To estimate greenhouse gas (GHG) emission, we established inventory of conventional rice cultivation from farmers in Gunsan and Iksan, Jeonbuk province in 2011~2012. This study was to calculate carbon footprint and to analyse the major factor of GHGs. We carried out a sensitivity analysis using the analyzed main factors of GHGs and estimated the mitigation potential of GHGs. Also we tried to suggest agricultural methods to reduce GHGs that farmers of this case study can apply. Carbon footprint of rice production unit of 1 kg was 2.21 kg $CO_2.-eq.kg^{-1}$. Although amount of $CO_2$ emissions is largest among GHGs, methane had the highest contribution of carbon footprint on rice production system after methane was converted to carbon dioxide equivalent ($CO_2$-eq.) multiplied by the global warming potential (GWP). Source of $CO_2$ in the cultivation of rice farming is incomplete combustion of fossil fuels used by agricultural machinery. Most of the $CH_4$ emitted during rice cultivation and major factor of $CH_4$ emission is flooded paddy field in anaerobic condition. Most of the $N_2O$ emitted from rice cultivation process and major sources of $N_2O$ emission is application of fertilizer such as compound fertilizer, urea, orgainc fertilizer, etc. As a result of sensitivity analysis due to the variation in energy consumption, diesel had the highest sensitivity among the energies inputs.
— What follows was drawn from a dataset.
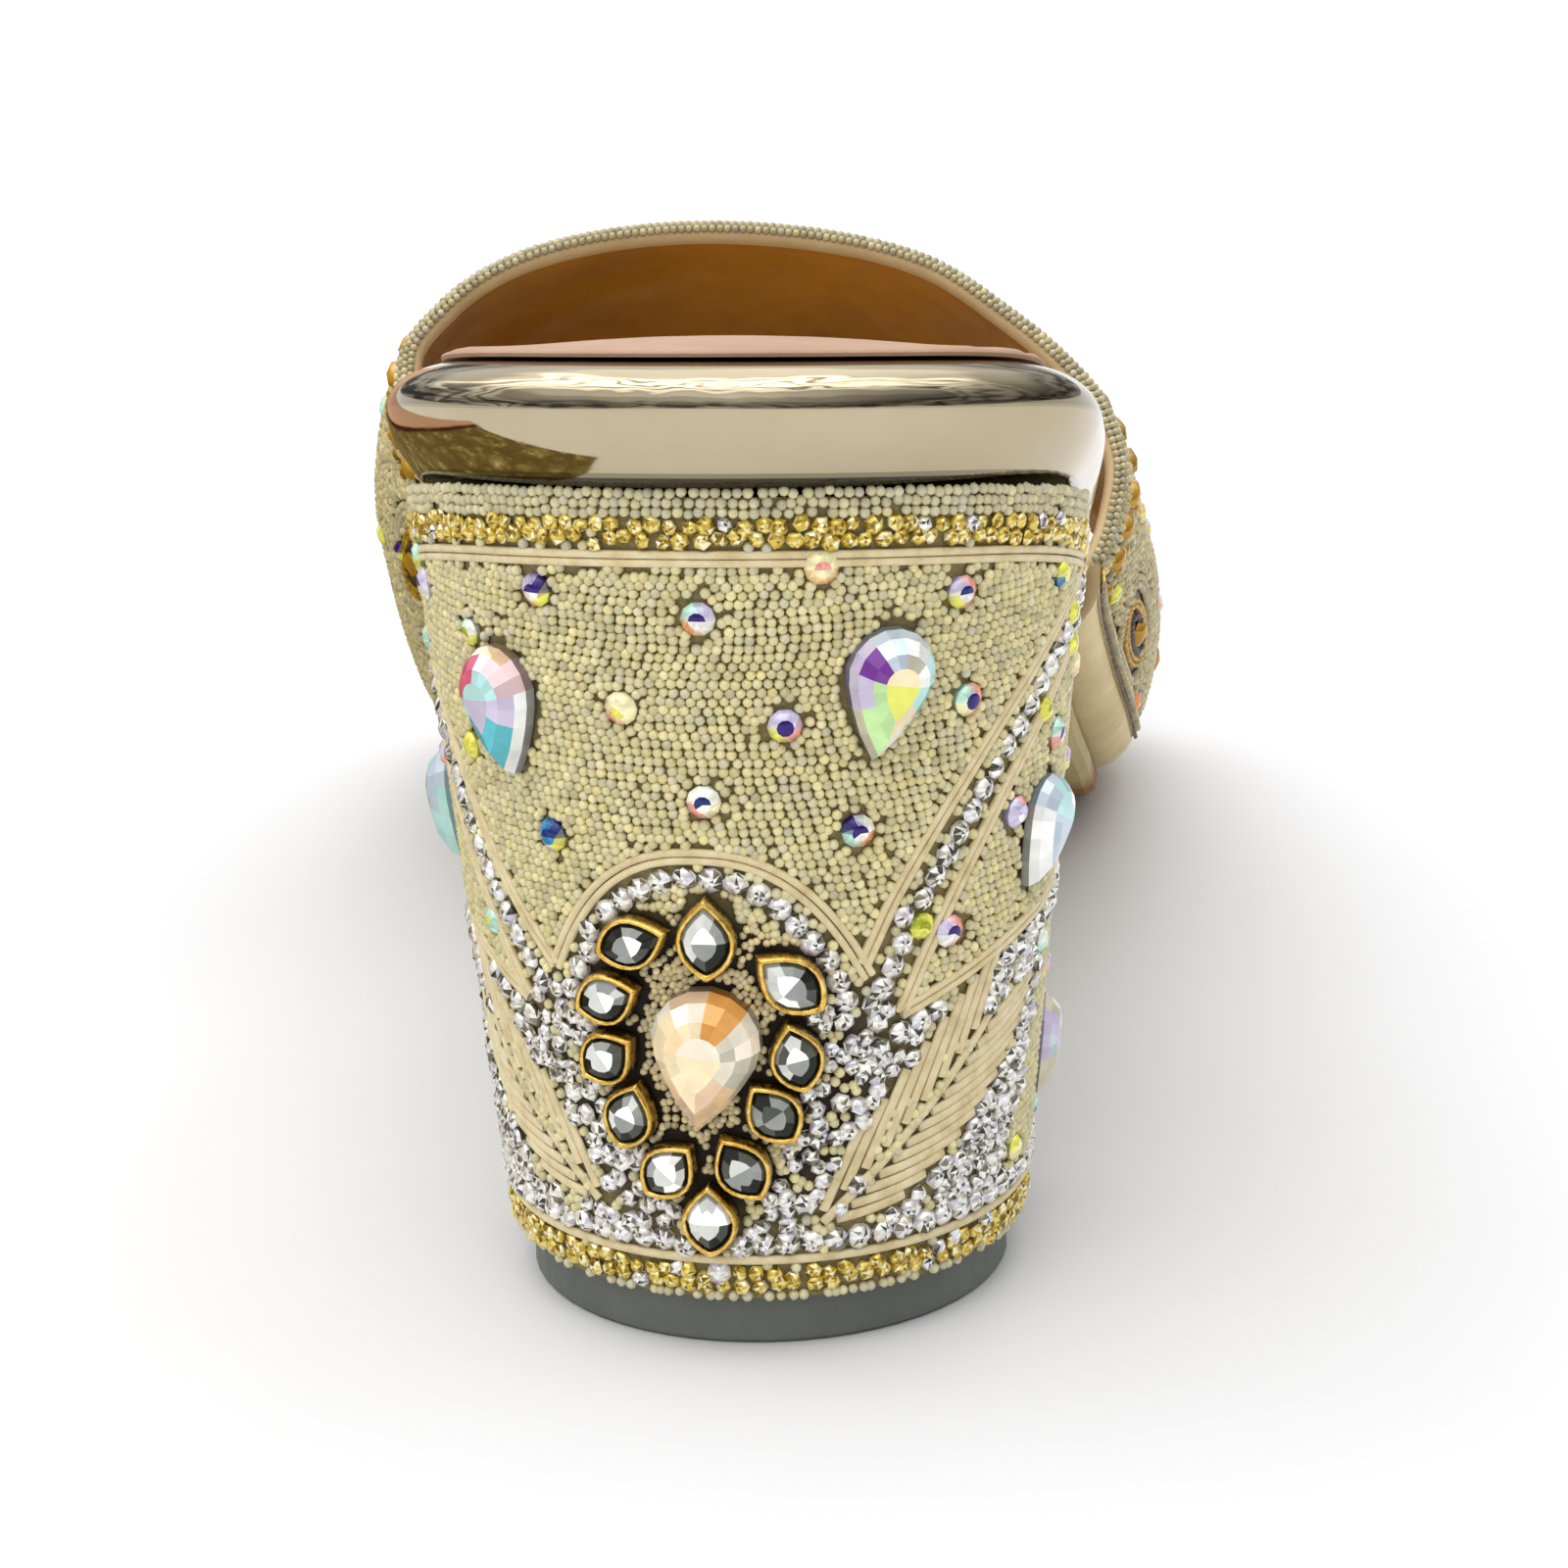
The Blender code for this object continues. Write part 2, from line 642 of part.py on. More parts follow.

If diesel consumption is reduced by 10%, it could be estimated that $CO_2$ potential reduction is about 2.5%. When application rate of compound fertilizer reduces by 10%, the potential reduction is calculated to be approximately 1% for $CO_2$ and approximately 1.8% for $N_2O$. When drainage duration is decreased until 10 days, methane emissions is reduced by approximately 4.5%. That is to say drainage days, tillage, and reducing diesel consumption were the main sources having the largest effect of GHG reduction due to changing amount of inputs. Accordingly, proposed methods to decrease GHG emissions were no-tillage, midsummer drainage, etc.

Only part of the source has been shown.